Really. What’s the point? Let’s face it, apart from a few superstar authors who are drawn here whenever I use their names in vain and the Google name check rats me out (and Brent and Kevin) nobody reads this blob. Most of those hundred-and-eighty thousand people on the stat counter, if they really exist, were actually looking for Realty Check. Nobody can afford houses but they can dream. And then there’s the Moore bloke’s Auntie Maude who he hires eight hours a day to click ‘enter’ over and over again to bring the numbers up. And, of course, other crime writers who surf all the other sites to see who has the most readers. So once you’ve excluded all of them (and Brent and Kevin) you’re left with about 150 fifty people who are fascinated with the site. And 148 of those are here for the Moore and the Rees and the Nadel. For a bit of class. Insights on writing. Stories about old dead scribes I’ve never heard of. My blob’s the DVD trailer you fast forward through to get to the feature.
You know? I bet you I could write, ‘All work and no play makes Colin a dull boy’ 200 times and nobody would notice. I could blaspheme. I could say ‘Jesus bloody Christ’ in a non-ecclesiastical setting and I wouldn’t get one abusive letter from the middle American bible belt. I could certainly do a Rushdie without fear of getting my house blown up. You know why? Cause nobody reads my blobs. I could write anything I like. Knickers.
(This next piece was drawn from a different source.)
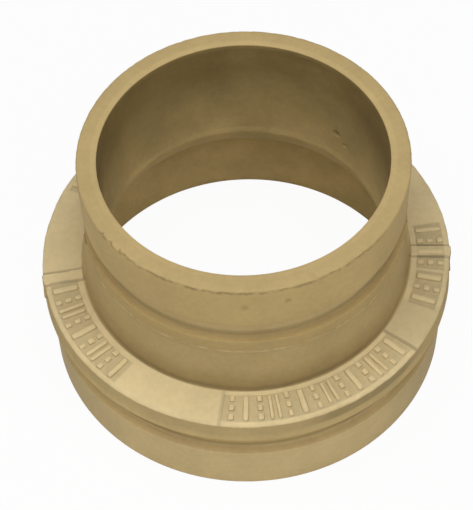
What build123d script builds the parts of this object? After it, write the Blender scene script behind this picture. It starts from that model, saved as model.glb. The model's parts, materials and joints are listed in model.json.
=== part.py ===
from build123d import *
import os
from math import cos, radians, sin, tan

# Grooved concentric reducer: one iron casting, cored inside, whose two pipe ends are
# turned and grooved afterwards for clamped pipe couplings.
# The bore's axis stands on Z. The large end rests on the plane Z = 0 and the small end
# faces up. The front is -Y. Lengths are in millimetres and angles in degrees.

# Whole casting
overall_length = 76.2

# Large end, which stands on the floor
large_pipe_diameter = 114.3
large_wall = 6.05
large_seat_length = 16.5
large_groove_width = 9.5
large_groove_depth = 2.11

# Collar behind the large groove. Its upper face is the shoulder.
collar_width = 7.0
collar_height = 1.25
collar_rim_chamfer = 0.6

# Small end, which faces up
small_pipe_diameter = 88.9
small_wall = 5.55
small_seat_length = 15.4
small_groove_width = 7.4
small_groove_depth = 1.98
small_land_length = 4.4

# Neck, left as cast between the turned small end and the shoulder
neck_skin_height = 0.15
neck_flare = 2.2
neck_corner_fillet = 1.0

# Cored flare that joins the two bores under the shoulder
shoulder_wall = 8.85
flare_angle = 50.0
flare_lip_radius = 12.0
flare_root_radius = 6.0

# Turned edges
end_chamfer = 0.6
bore_chamfer = 0.5
groove_root_chamfer = 0.4

# Ridges along the joint of the mould. Azimuth 0 is the front and 90 is the right.
joint_ridge_azimuths = (-82.0, 87.0)
joint_ridge_width = 4.2
joint_ridge_height = 0.4

# Radii and heights that follow from the sizes above
large_radius = large_pipe_diameter / 2
large_bore_radius = large_radius - large_wall
large_groove_radius = large_radius - large_groove_depth
collar_radius = large_radius + collar_height
collar_bottom = large_seat_length + large_groove_width
shoulder_top = collar_bottom + collar_width

small_radius = small_pipe_diameter / 2
small_bore_radius = small_radius - small_wall
small_groove_radius = small_radius - small_groove_depth
small_groove_top = overall_length - small_seat_length
small_groove_bottom = small_groove_top - small_groove_width
land_bottom = small_groove_bottom - small_land_length

neck_top_radius = small_radius + neck_skin_height
neck_root_radius = neck_top_radius + neck_flare
neck_length = land_bottom - shoulder_top
shoulder_width = collar_radius - neck_root_radius

flare_bottom = shoulder_top - shoulder_wall
flare_top = flare_bottom + (large_bore_radius - small_bore_radius) / tan(radians(flare_angle))


def circles(edges, radius):
    """Round edges of the given radius about the bore's axis."""
    same = 1e-4
    rounds = edges.filter_by(GeomType.CIRCLE)
    return rounds.filter_by(lambda edge: abs(edge.radius - radius) < same)


def radial_plane(azimuth):
    """Upright plane through the bore's axis, with its X side pointing along the azimuth."""
    turn = radians(azimuth)
    return Plane(
        origin=(0, 0, 0),
        x_dir=(sin(turn), -cos(turn), 0),
        z_dir=(-cos(turn), -sin(turn), 0),
    )


with BuildPart() as reducer_body:
    # Outside of the casting, from the large end up over the shoulder to the small end
    with BuildSketch(Plane.XZ):
        with BuildLine():
            Polyline(
                (0, 0),
                (large_radius, 0),
                (large_radius, collar_bottom),
                (collar_radius, collar_bottom),
                (collar_radius, shoulder_top),
                (neck_root_radius, shoulder_top),
                (neck_top_radius, land_bottom),
                (small_radius, land_bottom),
                (small_radius, overall_length),
                (0, overall_length),
                close=True,
            )
        make_face()
    revolve(axis=Axis.Z)

    # Tight corner where the neck meets the shoulder, and the bevelled rim of the collar
    shoulder_edges = reducer_body.edges().filter_by_position(Axis.Z, shoulder_top, shoulder_top)
    corner_room = min(neck_length, shoulder_width) / 3
    fillet(circles(shoulder_edges, neck_root_radius), min(neck_corner_fillet, corner_room))
    shoulder_edges = reducer_body.edges().filter_by_position(Axis.Z, shoulder_top, shoulder_top)
    chamfer(circles(shoulder_edges, collar_radius), collar_rim_chamfer)

    # Ridges left along the joint of the mould, on the skin that is not turned
    for azimuth in joint_ridge_azimuths:
        with BuildSketch(radial_plane(azimuth)):
            with BuildLine():
                Polyline(
                    (large_groove_radius, collar_bottom),
                    (collar_radius + joint_ridge_height, collar_bottom),
                    (collar_radius + joint_ridge_height, shoulder_top + joint_ridge_height),
                    (neck_root_radius + joint_ridge_height, shoulder_top + joint_ridge_height),
                    (neck_top_radius + joint_ridge_height, land_bottom),
                    (small_groove_radius, land_bottom),
                    (small_groove_radius, collar_bottom),
                    close=True,
                )
            ridge_side = make_face()
            ridge_rim = ridge_side.vertices().group_by(Axis.X)[-1].sort_by(Axis.Y)[-1]
            chamfer(ridge_rim, collar_rim_chamfer)
        extrude(amount=joint_ridge_width / 2, both=True)

    # Cored inside: the small bore, the flare under the shoulder and the large bore
    with BuildSketch(Plane.XZ):
        with BuildLine():
            core_wall = FilletPolyline(
                (small_bore_radius, overall_length),
                (small_bore_radius, flare_top),
                (large_bore_radius, flare_bottom),
                (large_bore_radius, 0),
                radius=(flare_lip_radius, flare_root_radius),
            )
            Polyline(core_wall @ 1, (0, 0), (0, overall_length), core_wall @ 0)
        make_face()
    revolve(axis=Axis.Z, mode=Mode.SUBTRACT)

    # Turned edges of the two end faces
    for end_face in (reducer_body.faces().sort_by(Axis.Z)[-1], reducer_body.faces().sort_by(Axis.Z)[0]):
        bore_edge, outer_edge = end_face.edges().sort_by(SortBy.RADIUS)
        chamfer(bore_edge, bore_chamfer)
        chamfer(outer_edge, end_chamfer)

    # Coupling groove of the small end
    with BuildSketch(Plane.XY.offset(small_groove_bottom)):
        Circle(neck_root_radius)
        Circle(small_groove_radius, mode=Mode.SUBTRACT)
    extrude(amount=small_groove_width, mode=Mode.SUBTRACT)
    chamfer(circles(reducer_body.edges(), small_groove_radius), groove_root_chamfer)

    # Coupling groove of the large end, turned up to the collar
    with BuildSketch(Plane.XY.offset(large_seat_length)):
        Circle(collar_radius)
        Circle(large_groove_radius, mode=Mode.SUBTRACT)
    extrude(amount=large_groove_width, mode=Mode.SUBTRACT)
    chamfer(circles(reducer_body.edges(), large_groove_radius), groove_root_chamfer)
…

I used to do a weekly comic strip for a national newspaper. It was cool to see my pictures in the paper every week but it would have been a lot cooler to get paid for them once in a while. So, after a long dry period, I submitted a cartoon entitled, ‘Do editors read the cartoons they put in their newspapers?’ The editor put it in without reading it. It was very rude. And, just my luck, that particular copy was given to a European royal who was visiting the paper that day. I didn’t have to worry about not getting paid ever again. They coughed up my dues and fired me.
And here I am trying to write a book. It’s intense. It involves putting words in a certain order so that readers understand them and are prepared to fork out thirty bucks to buy them. What do I need to do to unwind from this stressful profession?
a. Go for a walk on the beach.
b. Read comics and play Sudoku
c. Write a blob which will almost immediately dissipate into the blobosphere like a drip of blood in the English Channel
My mum’s second husband, Bob, was a truck driver. He spent his entire life driving petrol tankers around England’s frustrating motorways. Then he married mum. You’ll never guess what my mum’s favourite holiday was: coach tours. On his brief, two-weeks of annual vacation, she’d have Bob in a bus traveling around the motorways of England. To his credit he suffered in silence and it wasn’t like they made him drive the coach. But I know how he felt. I write for a living. Why would I want to write for a non-living in my free time?
So, I quit. I’m out of here. I don’t want to play any more. You can mail me my gold watch. Nothing can make me reconsider. But here’s the deal. I’m prepared to test my theory that there are no more than 150 actual people stopping for service at this site (not including Brent and Kevin). If there is a huge public outcry begging me to reconsider, and I mean an international campaign on the level of Band Aid with common people uniting in a show of solidarity, I’m on me bike. It’s a concept I’ve just invented called Reality Blogging. (Big Blobber). You get the chance to vote me off the island and you don’t even have to do anything. If I haven’t got 148 people on their knees by Wednesday, (I’ve excluded Brent and Kevin) you’ll never see me again. You know what? I’m going to enjoy those weekends off.